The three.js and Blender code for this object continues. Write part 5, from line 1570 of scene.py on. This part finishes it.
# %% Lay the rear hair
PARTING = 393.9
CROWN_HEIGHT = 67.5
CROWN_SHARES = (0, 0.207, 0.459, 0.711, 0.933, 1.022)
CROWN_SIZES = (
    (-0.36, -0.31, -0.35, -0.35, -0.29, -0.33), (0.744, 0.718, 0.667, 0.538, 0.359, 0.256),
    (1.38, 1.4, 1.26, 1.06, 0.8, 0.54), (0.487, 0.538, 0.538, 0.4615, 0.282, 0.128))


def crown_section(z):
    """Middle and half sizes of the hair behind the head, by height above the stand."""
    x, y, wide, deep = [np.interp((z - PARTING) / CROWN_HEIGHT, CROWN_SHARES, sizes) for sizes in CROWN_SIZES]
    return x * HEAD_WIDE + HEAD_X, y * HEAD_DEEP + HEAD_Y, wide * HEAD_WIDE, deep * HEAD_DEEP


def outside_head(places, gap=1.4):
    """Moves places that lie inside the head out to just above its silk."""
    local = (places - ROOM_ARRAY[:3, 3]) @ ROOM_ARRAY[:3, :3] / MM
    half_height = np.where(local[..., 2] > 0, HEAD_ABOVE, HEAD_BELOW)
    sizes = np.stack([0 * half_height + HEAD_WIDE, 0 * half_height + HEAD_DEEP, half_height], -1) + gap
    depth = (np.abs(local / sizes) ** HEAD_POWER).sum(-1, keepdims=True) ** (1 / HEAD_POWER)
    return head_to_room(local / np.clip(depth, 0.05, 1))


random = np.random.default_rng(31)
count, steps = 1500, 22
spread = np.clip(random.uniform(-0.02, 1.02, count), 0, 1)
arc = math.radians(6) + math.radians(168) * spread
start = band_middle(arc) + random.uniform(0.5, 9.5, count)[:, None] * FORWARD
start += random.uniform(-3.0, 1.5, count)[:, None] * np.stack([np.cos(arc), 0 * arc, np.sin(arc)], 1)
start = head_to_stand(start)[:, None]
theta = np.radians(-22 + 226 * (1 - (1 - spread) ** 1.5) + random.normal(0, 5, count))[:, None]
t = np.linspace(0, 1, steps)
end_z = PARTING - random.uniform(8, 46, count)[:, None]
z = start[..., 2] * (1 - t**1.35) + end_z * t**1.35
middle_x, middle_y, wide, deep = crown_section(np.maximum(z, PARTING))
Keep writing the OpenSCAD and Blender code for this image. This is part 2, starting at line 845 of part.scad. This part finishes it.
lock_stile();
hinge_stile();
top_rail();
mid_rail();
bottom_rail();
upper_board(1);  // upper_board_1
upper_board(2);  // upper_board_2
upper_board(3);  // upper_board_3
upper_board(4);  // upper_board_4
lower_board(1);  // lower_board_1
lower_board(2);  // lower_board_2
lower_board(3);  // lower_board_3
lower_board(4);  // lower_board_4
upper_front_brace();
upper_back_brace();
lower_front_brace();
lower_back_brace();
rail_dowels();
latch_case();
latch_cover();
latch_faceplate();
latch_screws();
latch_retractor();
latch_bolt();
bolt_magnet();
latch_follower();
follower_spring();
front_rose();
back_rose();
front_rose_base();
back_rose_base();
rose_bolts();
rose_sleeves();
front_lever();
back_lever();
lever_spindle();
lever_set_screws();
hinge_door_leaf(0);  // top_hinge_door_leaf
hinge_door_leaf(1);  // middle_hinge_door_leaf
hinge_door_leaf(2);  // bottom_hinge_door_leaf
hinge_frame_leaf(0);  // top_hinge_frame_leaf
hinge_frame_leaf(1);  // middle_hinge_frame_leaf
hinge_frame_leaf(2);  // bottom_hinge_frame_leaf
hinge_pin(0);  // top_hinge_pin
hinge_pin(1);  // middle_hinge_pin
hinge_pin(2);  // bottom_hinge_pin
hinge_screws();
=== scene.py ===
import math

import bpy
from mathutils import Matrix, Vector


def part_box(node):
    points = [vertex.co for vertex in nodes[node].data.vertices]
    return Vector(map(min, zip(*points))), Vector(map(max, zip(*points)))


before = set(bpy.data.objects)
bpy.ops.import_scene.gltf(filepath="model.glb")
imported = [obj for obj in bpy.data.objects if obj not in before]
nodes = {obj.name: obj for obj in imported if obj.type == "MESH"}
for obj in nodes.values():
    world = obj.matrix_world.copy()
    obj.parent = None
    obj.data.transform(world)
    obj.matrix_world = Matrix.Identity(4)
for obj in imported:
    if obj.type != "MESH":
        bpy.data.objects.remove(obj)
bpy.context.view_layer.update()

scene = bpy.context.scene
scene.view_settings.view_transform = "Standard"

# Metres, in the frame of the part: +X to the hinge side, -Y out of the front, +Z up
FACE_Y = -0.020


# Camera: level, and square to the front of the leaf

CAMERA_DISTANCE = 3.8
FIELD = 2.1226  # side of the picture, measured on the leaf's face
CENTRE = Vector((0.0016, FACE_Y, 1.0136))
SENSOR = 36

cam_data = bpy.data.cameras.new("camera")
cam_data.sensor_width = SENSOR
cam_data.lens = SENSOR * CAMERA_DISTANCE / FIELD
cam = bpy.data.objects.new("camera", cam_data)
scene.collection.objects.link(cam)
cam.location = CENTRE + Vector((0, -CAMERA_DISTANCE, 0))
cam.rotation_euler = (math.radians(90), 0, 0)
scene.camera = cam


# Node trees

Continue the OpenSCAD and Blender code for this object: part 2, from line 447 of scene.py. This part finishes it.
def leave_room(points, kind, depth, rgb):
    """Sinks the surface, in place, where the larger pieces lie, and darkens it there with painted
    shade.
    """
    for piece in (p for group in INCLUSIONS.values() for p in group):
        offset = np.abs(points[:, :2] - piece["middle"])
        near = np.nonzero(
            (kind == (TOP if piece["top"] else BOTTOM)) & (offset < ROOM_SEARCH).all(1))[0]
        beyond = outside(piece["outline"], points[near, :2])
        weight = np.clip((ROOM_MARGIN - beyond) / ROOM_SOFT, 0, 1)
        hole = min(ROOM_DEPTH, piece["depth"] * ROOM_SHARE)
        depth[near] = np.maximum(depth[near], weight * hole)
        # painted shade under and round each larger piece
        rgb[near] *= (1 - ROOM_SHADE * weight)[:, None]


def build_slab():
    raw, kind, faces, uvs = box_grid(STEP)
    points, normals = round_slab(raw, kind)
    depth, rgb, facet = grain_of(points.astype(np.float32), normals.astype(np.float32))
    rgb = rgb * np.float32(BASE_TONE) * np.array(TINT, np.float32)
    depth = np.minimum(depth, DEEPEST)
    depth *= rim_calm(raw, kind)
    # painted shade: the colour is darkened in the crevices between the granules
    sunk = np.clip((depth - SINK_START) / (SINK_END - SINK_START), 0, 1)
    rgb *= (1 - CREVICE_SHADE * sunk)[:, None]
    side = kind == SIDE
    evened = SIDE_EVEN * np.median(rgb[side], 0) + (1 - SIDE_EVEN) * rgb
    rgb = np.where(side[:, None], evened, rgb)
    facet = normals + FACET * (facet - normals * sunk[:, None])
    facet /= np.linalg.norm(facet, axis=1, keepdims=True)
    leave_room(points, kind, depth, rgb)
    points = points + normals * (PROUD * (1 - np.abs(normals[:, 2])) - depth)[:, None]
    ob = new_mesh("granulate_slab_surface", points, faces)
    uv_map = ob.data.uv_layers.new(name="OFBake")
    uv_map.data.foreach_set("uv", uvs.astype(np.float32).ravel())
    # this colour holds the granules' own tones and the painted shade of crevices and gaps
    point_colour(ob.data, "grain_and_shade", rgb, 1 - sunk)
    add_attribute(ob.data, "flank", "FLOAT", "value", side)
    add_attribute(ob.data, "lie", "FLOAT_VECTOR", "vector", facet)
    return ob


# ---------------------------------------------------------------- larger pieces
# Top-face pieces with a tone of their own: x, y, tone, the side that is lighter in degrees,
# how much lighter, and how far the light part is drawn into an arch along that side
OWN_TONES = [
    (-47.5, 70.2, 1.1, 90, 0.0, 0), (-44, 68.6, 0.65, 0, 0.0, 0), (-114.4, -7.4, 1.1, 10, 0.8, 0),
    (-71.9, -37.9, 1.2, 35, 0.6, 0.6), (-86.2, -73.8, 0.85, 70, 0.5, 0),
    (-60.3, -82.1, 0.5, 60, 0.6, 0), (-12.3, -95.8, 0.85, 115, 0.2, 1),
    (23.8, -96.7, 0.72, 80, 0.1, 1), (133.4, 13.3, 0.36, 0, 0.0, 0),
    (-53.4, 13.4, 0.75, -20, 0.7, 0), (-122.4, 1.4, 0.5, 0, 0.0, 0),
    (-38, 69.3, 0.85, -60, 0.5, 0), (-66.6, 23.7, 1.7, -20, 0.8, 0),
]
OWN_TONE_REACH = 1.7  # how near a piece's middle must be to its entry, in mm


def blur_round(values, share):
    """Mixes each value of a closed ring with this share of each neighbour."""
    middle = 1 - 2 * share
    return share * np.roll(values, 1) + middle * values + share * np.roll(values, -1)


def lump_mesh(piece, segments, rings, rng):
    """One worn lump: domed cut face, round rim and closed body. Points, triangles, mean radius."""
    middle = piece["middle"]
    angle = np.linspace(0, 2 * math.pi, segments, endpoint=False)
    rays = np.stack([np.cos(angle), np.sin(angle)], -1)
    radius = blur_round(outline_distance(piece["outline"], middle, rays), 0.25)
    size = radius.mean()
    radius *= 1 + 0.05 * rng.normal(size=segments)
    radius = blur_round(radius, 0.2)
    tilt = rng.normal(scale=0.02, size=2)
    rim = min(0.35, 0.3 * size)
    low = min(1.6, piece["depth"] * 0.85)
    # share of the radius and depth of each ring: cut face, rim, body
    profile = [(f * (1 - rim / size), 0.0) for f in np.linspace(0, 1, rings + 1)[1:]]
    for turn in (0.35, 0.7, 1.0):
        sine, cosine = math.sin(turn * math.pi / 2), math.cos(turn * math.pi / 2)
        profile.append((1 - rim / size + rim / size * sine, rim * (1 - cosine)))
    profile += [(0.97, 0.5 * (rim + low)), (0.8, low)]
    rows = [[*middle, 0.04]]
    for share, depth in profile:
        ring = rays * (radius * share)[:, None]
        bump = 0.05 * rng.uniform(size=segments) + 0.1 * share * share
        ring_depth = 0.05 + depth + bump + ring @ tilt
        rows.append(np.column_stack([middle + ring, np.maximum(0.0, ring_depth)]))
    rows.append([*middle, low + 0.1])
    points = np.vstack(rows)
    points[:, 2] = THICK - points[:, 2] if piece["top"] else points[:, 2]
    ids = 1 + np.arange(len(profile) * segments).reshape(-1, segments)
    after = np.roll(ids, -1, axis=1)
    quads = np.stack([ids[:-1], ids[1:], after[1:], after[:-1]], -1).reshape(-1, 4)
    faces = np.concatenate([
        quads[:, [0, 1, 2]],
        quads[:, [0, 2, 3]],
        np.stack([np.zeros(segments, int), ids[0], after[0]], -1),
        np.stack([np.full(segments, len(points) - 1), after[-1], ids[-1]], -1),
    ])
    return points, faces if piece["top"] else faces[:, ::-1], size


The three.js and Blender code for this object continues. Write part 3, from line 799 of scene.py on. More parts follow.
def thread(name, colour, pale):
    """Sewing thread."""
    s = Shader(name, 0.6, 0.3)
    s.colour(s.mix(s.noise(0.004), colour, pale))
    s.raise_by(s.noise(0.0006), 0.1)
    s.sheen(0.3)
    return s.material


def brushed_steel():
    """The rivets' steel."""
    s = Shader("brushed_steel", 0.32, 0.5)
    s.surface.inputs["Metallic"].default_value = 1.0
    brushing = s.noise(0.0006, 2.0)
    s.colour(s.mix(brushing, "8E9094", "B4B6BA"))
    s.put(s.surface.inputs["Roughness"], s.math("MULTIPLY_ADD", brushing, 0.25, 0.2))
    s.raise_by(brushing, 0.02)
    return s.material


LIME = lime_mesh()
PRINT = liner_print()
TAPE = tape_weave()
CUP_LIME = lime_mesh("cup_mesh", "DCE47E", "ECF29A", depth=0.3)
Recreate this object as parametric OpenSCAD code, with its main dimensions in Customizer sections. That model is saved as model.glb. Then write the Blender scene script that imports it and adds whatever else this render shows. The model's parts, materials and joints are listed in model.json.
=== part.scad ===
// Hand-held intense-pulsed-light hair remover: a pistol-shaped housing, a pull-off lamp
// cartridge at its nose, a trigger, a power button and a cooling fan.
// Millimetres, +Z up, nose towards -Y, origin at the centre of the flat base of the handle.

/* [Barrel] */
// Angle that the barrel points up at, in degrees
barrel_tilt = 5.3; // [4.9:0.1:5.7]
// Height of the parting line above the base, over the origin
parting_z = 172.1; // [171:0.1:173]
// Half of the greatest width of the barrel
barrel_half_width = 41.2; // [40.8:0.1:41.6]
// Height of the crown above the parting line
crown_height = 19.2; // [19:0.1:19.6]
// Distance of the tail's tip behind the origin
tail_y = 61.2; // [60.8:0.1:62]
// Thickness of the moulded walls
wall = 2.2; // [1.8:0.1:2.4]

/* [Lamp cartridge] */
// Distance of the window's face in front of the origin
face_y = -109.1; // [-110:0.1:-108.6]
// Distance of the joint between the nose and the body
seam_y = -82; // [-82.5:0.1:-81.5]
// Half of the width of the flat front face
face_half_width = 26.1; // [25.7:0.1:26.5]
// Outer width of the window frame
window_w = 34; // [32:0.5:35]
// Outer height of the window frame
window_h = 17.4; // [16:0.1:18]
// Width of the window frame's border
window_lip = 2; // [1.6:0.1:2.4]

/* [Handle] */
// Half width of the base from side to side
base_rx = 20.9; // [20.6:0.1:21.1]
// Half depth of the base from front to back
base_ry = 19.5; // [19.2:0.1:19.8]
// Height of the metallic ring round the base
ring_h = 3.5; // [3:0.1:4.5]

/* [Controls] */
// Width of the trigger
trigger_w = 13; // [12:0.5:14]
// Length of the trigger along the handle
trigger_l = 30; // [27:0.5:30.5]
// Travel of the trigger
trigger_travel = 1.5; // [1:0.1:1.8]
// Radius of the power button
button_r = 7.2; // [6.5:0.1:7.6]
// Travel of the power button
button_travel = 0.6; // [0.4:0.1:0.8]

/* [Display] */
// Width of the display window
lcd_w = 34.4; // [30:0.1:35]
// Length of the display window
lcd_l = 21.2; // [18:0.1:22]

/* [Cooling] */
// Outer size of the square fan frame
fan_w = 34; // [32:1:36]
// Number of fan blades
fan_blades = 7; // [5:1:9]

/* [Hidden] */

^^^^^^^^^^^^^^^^

[Aim] The lines from the start of the entries above through the line containing "return head_to_room(local /" are the ones to return, please; copy them exactly and include both ends.

[Answer to this exercise]
The three.js and Blender code for this object continues. Write part 5, from line 1570 of scene.py on. This part finishes it.
# %% Lay the rear hair
PARTING = 393.9
CROWN_HEIGHT = 67.5
CROWN_SHARES = (0, 0.207, 0.459, 0.711, 0.933, 1.022)
CROWN_SIZES = (
    (-0.36, -0.31, -0.35, -0.35, -0.29, -0.33), (0.744, 0.718, 0.667, 0.538, 0.359, 0.256),
    (1.38, 1.4, 1.26, 1.06, 0.8, 0.54), (0.487, 0.538, 0.538, 0.4615, 0.282, 0.128))


def crown_section(z):
    """Middle and half sizes of the hair behind the head, by height above the stand."""
    x, y, wide, deep = [np.interp((z - PARTING) / CROWN_HEIGHT, CROWN_SHARES, sizes) for sizes in CROWN_SIZES]
    return x * HEAD_WIDE + HEAD_X, y * HEAD_DEEP + HEAD_Y, wide * HEAD_WIDE, deep * HEAD_DEEP


def outside_head(places, gap=1.4):
    """Moves places that lie inside the head out to just above its silk."""
    local = (places - ROOM_ARRAY[:3, 3]) @ ROOM_ARRAY[:3, :3] / MM
    half_height = np.where(local[..., 2] > 0, HEAD_ABOVE, HEAD_BELOW)
    sizes = np.stack([0 * half_height + HEAD_WIDE, 0 * half_height + HEAD_DEEP, half_height], -1) + gap
    depth = (np.abs(local / sizes) ** HEAD_POWER).sum(-1, keepdims=True) ** (1 / HEAD_POWER)
    return head_to_room(local / np.clip(depth, 0.05, 1))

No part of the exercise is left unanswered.